• _Objective_
Print the lines of the data, starting with the first, up to and including the line where "# ---- pendant" appears.

• _CAD and scene scripts_
= = = = = = =

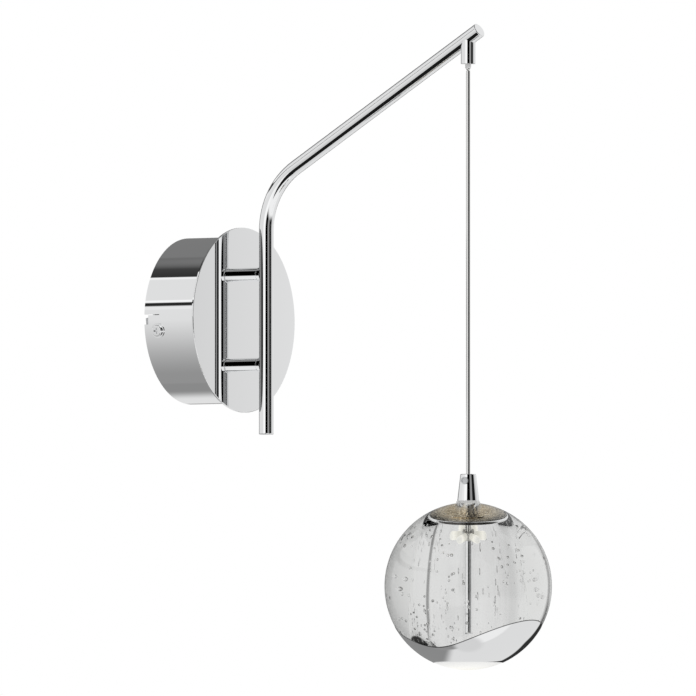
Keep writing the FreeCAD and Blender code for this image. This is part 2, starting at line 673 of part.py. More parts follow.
def outlet_bush():
    """Closes the outlet tube, with a small nose below it whose mouth opens round the bead."""
    bottom = V(0, -OUTLET_DEPTH, OUTLET_BOTTOM_Z)
    mouth = V(0, -OUTLET_DEPTH, MOUTH_Z)
    body = cylinder(OUTLET_BORE - SLIP, bottom, bottom + Z_AXIS * BUSH_LENGTH)
    body = body.fuse(cylinder(NOSE_RADIUS, mouth, bottom))
    body = body.cut(cylinder(CABLE_RADIUS + SLIP, mouth, bottom + Z_AXIS * BUSH_LENGTH))
    return body.cut(Part.makeSphere(CABLE_RADIUS + RUNNING, V(0, -OUTLET_DEPTH, PIVOT_Z))).removeSplitter()


def swivel_bead():
    return Part.makeSphere(CABLE_RADIUS, V(0, -OUTLET_DEPTH, PIVOT_Z))


def pendant_cable():
    """Hangs straight, from just under the bead to inside the grip."""
    top = V(0, -OUTLET_DEPTH, CABLE_TOP_Z)
    cable = cylinder(CABLE_RADIUS, V(0, -OUTLET_DEPTH, CABLE_END_Z), top)
    return cable.makeFillet(CABLE_TOP_ROUND, edges_round(cable, top))


# ---- pendant ----

def grip_radius(drop):
    return GRIP_TOP_RADIUS + (GRIP_BASE_RADIUS - GRIP_TOP_RADIUS) * drop / GRIP_LENGTH


def grip_screw_point(distance):
    angle = math.radians(GRIP_SCREW_AZIMUTH)
    outward = V(math.cos(angle), math.sin(angle), 0)
    return V(0, -OUTLET_DEPTH, GRIP_TOP_Z - GRIP_SCREW_DROP) + outward * distance


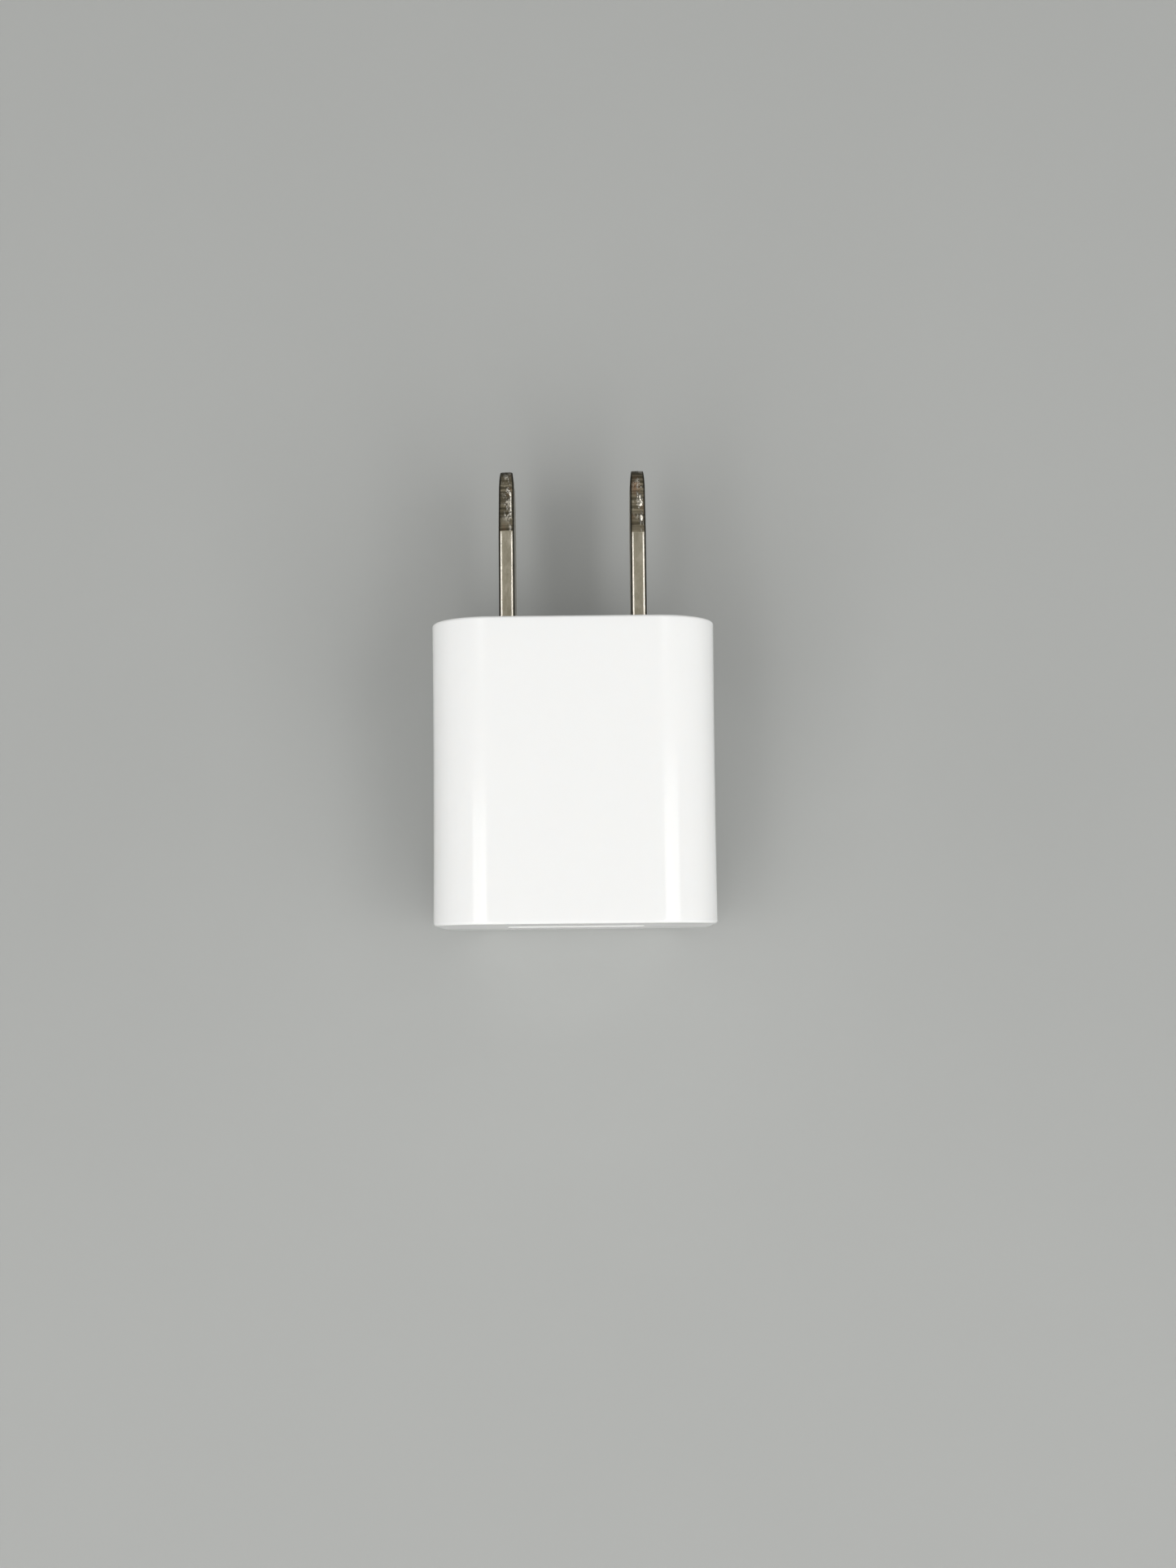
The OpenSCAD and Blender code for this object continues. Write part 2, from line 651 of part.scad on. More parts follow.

= = = = = = =

• _Answer for the task_
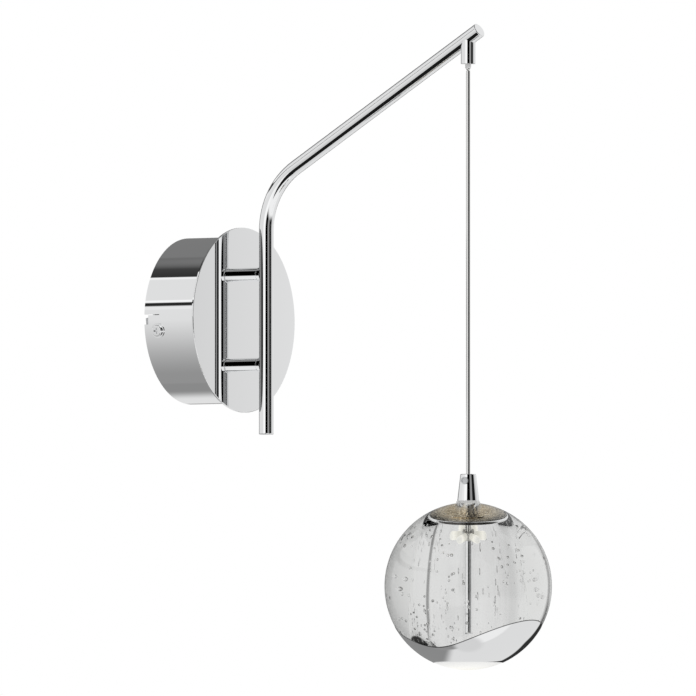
Keep writing the FreeCAD and Blender code for this image. This is part 2, starting at line 673 of part.py. More parts follow.
def outlet_bush():
    """Closes the outlet tube, with a small nose below it whose mouth opens round the bead."""
    bottom = V(0, -OUTLET_DEPTH, OUTLET_BOTTOM_Z)
    mouth = V(0, -OUTLET_DEPTH, MOUTH_Z)
    body = cylinder(OUTLET_BORE - SLIP, bottom, bottom + Z_AXIS * BUSH_LENGTH)
    body = body.fuse(cylinder(NOSE_RADIUS, mouth, bottom))
    body = body.cut(cylinder(CABLE_RADIUS + SLIP, mouth, bottom + Z_AXIS * BUSH_LENGTH))
    return body.cut(Part.makeSphere(CABLE_RADIUS + RUNNING, V(0, -OUTLET_DEPTH, PIVOT_Z))).removeSplitter()


def swivel_bead():
    return Part.makeSphere(CABLE_RADIUS, V(0, -OUTLET_DEPTH, PIVOT_Z))


def pendant_cable():
    """Hangs straight, from just under the bead to inside the grip."""
    top = V(0, -OUTLET_DEPTH, CABLE_TOP_Z)
    cable = cylinder(CABLE_RADIUS, V(0, -OUTLET_DEPTH, CABLE_END_Z), top)
    return cable.makeFillet(CABLE_TOP_ROUND, edges_round(cable, top))


# ---- pendant ----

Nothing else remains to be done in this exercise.